▸ SOURCE MATERIAL:

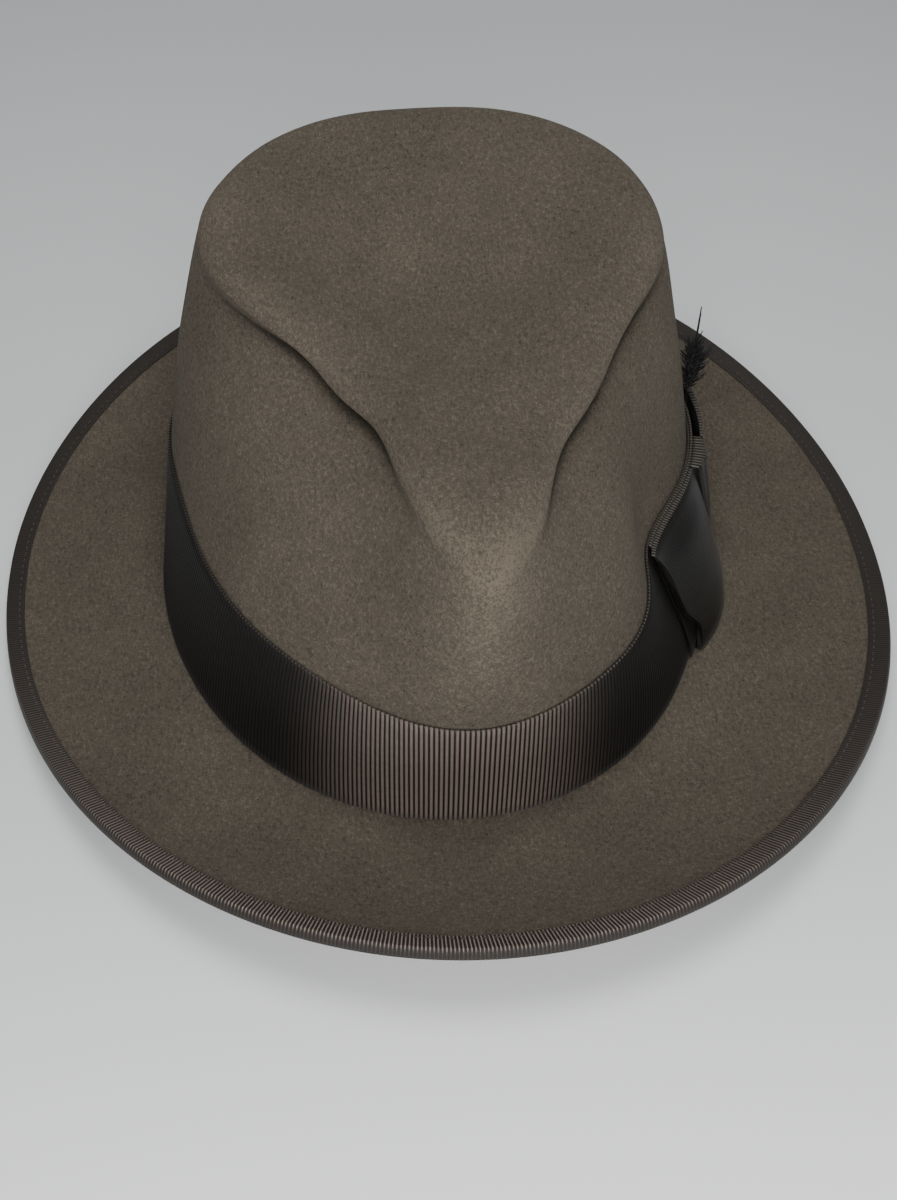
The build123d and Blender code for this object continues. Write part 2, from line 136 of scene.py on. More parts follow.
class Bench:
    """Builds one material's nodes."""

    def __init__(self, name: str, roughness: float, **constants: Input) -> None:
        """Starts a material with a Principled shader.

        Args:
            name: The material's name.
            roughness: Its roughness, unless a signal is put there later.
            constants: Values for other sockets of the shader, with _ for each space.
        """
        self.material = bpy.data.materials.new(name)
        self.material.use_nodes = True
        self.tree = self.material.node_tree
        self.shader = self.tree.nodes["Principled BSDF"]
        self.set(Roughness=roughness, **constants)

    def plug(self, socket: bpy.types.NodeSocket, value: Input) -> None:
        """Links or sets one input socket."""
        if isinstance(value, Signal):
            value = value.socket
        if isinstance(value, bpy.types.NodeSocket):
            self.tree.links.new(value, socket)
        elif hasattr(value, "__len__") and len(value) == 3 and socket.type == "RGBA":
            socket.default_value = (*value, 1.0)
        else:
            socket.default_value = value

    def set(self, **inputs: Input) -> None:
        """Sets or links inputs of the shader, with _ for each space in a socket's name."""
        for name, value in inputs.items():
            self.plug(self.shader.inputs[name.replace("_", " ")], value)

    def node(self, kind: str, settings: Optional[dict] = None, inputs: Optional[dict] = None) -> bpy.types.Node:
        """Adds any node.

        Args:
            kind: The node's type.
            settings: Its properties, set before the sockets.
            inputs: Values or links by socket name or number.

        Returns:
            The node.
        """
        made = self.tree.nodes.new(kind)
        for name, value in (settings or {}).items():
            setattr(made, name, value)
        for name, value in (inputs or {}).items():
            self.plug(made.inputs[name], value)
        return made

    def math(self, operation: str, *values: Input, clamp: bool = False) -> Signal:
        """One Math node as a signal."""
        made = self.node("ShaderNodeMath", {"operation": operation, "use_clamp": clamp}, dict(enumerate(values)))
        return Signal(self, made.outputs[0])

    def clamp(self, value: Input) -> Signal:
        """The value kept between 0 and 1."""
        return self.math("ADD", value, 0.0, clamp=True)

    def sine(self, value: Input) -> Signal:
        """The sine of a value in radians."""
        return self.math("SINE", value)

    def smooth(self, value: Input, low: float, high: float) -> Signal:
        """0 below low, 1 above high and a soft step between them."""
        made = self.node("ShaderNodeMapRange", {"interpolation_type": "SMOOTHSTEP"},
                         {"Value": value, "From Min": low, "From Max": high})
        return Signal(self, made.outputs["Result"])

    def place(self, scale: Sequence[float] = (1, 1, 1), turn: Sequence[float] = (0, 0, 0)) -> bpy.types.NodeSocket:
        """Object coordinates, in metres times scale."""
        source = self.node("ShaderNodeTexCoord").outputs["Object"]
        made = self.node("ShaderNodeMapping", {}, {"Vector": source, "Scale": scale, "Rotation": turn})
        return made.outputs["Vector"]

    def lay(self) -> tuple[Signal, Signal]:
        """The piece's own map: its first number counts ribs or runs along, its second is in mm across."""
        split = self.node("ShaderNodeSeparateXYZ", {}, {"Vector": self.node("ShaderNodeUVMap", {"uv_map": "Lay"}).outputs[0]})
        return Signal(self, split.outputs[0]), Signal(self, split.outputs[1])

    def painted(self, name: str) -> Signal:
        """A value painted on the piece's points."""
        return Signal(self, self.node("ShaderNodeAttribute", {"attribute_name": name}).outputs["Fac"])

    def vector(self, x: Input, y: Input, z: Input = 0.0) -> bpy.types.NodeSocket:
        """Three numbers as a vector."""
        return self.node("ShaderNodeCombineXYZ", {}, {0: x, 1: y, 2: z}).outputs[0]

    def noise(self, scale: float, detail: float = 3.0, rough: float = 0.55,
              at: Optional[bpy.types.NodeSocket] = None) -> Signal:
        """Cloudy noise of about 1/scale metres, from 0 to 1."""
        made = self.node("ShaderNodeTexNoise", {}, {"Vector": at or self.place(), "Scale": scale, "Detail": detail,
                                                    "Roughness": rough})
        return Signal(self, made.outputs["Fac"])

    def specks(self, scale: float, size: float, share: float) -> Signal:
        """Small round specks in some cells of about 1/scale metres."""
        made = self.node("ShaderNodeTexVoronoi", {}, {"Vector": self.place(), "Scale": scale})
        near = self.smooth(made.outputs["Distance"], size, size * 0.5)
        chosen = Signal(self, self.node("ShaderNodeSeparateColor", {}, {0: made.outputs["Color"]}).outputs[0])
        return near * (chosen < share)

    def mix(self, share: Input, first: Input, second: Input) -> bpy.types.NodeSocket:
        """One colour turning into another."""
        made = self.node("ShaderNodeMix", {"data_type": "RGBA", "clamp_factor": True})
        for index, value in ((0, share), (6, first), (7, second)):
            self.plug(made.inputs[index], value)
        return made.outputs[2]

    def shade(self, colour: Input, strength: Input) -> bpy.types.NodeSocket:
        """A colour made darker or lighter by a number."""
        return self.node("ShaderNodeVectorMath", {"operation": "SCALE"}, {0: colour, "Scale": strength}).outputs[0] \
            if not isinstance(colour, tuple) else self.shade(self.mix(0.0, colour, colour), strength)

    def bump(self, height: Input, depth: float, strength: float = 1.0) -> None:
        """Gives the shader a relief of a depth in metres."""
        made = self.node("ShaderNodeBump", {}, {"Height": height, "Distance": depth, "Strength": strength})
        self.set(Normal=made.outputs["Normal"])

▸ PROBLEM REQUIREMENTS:
Copy down the material exactly as written.

▸ RESPONSE FOR THIS EXERCISE:
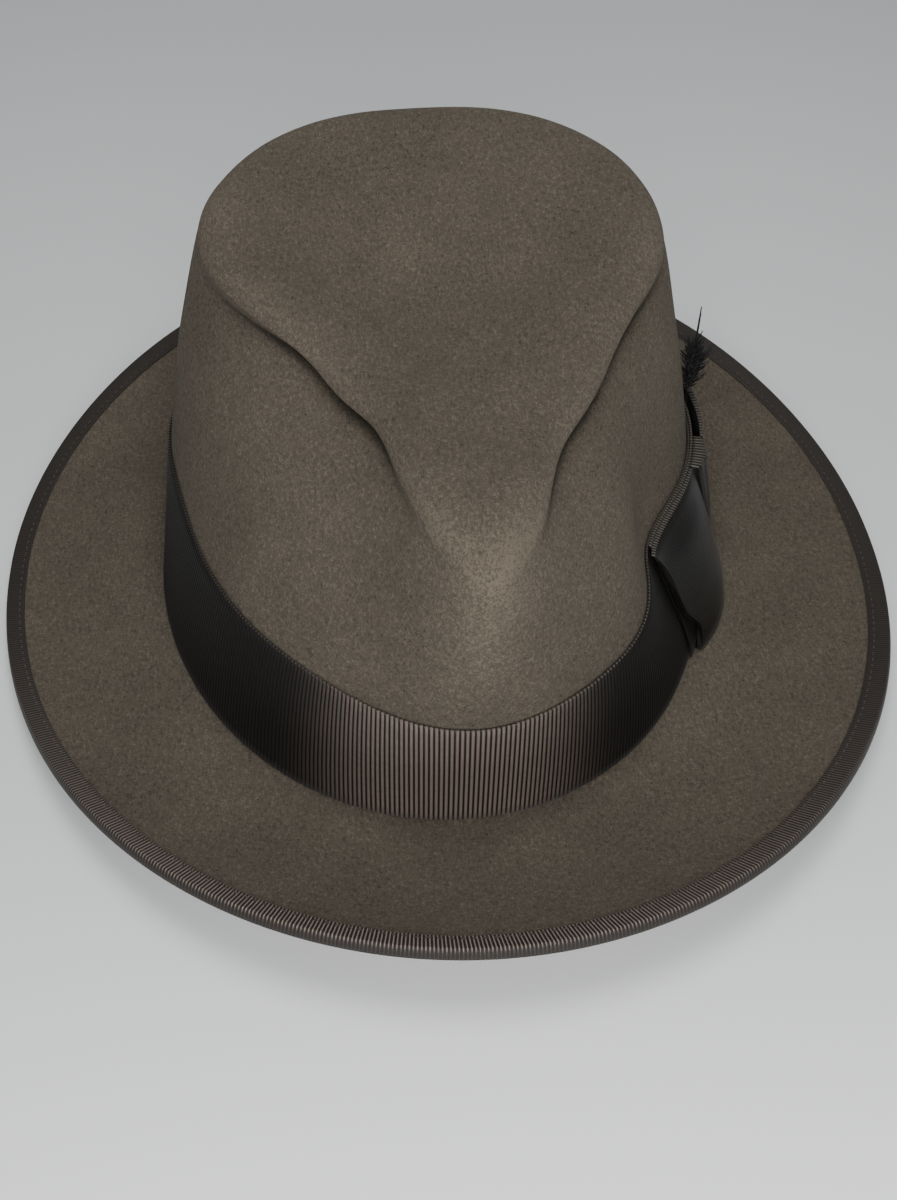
The build123d and Blender code for this object continues. Write part 2, from line 136 of scene.py on. More parts follow.
class Bench:
    """Builds one material's nodes."""

    def __init__(self, name: str, roughness: float, **constants: Input) -> None:
        """Starts a material with a Principled shader.

        Args:
            name: The material's name.
            roughness: Its roughness, unless a signal is put there later.
            constants: Values for other sockets of the shader, with _ for each space.
        """
        self.material = bpy.data.materials.new(name)
        self.material.use_nodes = True
        self.tree = self.material.node_tree
        self.shader = self.tree.nodes["Principled BSDF"]
        self.set(Roughness=roughness, **constants)

    def plug(self, socket: bpy.types.NodeSocket, value: Input) -> None:
        """Links or sets one input socket."""
        if isinstance(value, Signal):
            value = value.socket
        if isinstance(value, bpy.types.NodeSocket):
            self.tree.links.new(value, socket)
        elif hasattr(value, "__len__") and len(value) == 3 and socket.type == "RGBA":
            socket.default_value = (*value, 1.0)
        else:
            socket.default_value = value

    def set(self, **inputs: Input) -> None:
        """Sets or links inputs of the shader, with _ for each space in a socket's name."""
        for name, value in inputs.items():
            self.plug(self.shader.inputs[name.replace("_", " ")], value)

    def node(self, kind: str, settings: Optional[dict] = None, inputs: Optional[dict] = None) -> bpy.types.Node:
        """Adds any node.

        Args:
            kind: The node's type.
            settings: Its properties, set before the sockets.
            inputs: Values or links by socket name or number.

        Returns:
            The node.
        """
        made = self.tree.nodes.new(kind)
        for name, value in (settings or {}).items():
            setattr(made, name, value)
        for name, value in (inputs or {}).items():
            self.plug(made.inputs[name], value)
        return made

    def math(self, operation: str, *values: Input, clamp: bool = False) -> Signal:
        """One Math node as a signal."""
        made = self.node("ShaderNodeMath", {"operation": operation, "use_clamp": clamp}, dict(enumerate(values)))
        return Signal(self, made.outputs[0])

    def clamp(self, value: Input) -> Signal:
        """The value kept between 0 and 1."""
        return self.math("ADD", value, 0.0, clamp=True)

    def sine(self, value: Input) -> Signal:
        """The sine of a value in radians."""
        return self.math("SINE", value)

    def smooth(self, value: Input, low: float, high: float) -> Signal:
        """0 below low, 1 above high and a soft step between them."""
        made = self.node("ShaderNodeMapRange", {"interpolation_type": "SMOOTHSTEP"},
                         {"Value": value, "From Min": low, "From Max": high})
        return Signal(self, made.outputs["Result"])

    def place(self, scale: Sequence[float] = (1, 1, 1), turn: Sequence[float] = (0, 0, 0)) -> bpy.types.NodeSocket:
        """Object coordinates, in metres times scale."""
        source = self.node("ShaderNodeTexCoord").outputs["Object"]
        made = self.node("ShaderNodeMapping", {}, {"Vector": source, "Scale": scale, "Rotation": turn})
        return made.outputs["Vector"]

    def lay(self) -> tuple[Signal, Signal]:
        """The piece's own map: its first number counts ribs or runs along, its second is in mm across."""
        split = self.node("ShaderNodeSeparateXYZ", {}, {"Vector": self.node("ShaderNodeUVMap", {"uv_map": "Lay"}).outputs[0]})
        return Signal(self, split.outputs[0]), Signal(self, split.outputs[1])

    def painted(self, name: str) -> Signal:
        """A value painted on the piece's points."""
        return Signal(self, self.node("ShaderNodeAttribute", {"attribute_name": name}).outputs["Fac"])

    def vector(self, x: Input, y: Input, z: Input = 0.0) -> bpy.types.NodeSocket:
        """Three numbers as a vector."""
        return self.node("ShaderNodeCombineXYZ", {}, {0: x, 1: y, 2: z}).outputs[0]

    def noise(self, scale: float, detail: float = 3.0, rough: float = 0.55,
              at: Optional[bpy.types.NodeSocket] = None) -> Signal:
        """Cloudy noise of about 1/scale metres, from 0 to 1."""
        made = self.node("ShaderNodeTexNoise", {}, {"Vector": at or self.place(), "Scale": scale, "Detail": detail,
                                                    "Roughness": rough})
        return Signal(self, made.outputs["Fac"])

    def specks(self, scale: float, size: float, share: float) -> Signal:
        """Small round specks in some cells of about 1/scale metres."""
        made = self.node("ShaderNodeTexVoronoi", {}, {"Vector": self.place(), "Scale": scale})
        near = self.smooth(made.outputs["Distance"], size, size * 0.5)
        chosen = Signal(self, self.node("ShaderNodeSeparateColor", {}, {0: made.outputs["Color"]}).outputs[0])
        return near * (chosen < share)

    def mix(self, share: Input, first: Input, second: Input) -> bpy.types.NodeSocket:
        """One colour turning into another."""
        made = self.node("ShaderNodeMix", {"data_type": "RGBA", "clamp_factor": True})
        for index, value in ((0, share), (6, first), (7, second)):
            self.plug(made.inputs[index], value)
        return made.outputs[2]

    def shade(self, colour: Input, strength: Input) -> bpy.types.NodeSocket:
        """A colour made darker or lighter by a number."""
        return self.node("ShaderNodeVectorMath", {"operation": "SCALE"}, {0: colour, "Scale": strength}).outputs[0] \
            if not isinstance(colour, tuple) else self.shade(self.mix(0.0, colour, colour), strength)

    def bump(self, height: Input, depth: float, strength: float = 1.0) -> None:
        """Gives the shader a relief of a depth in metres."""
        made = self.node("ShaderNodeBump", {}, {"Height": height, "Distance": depth, "Strength": strength})
        self.set(Normal=made.outputs["Normal"])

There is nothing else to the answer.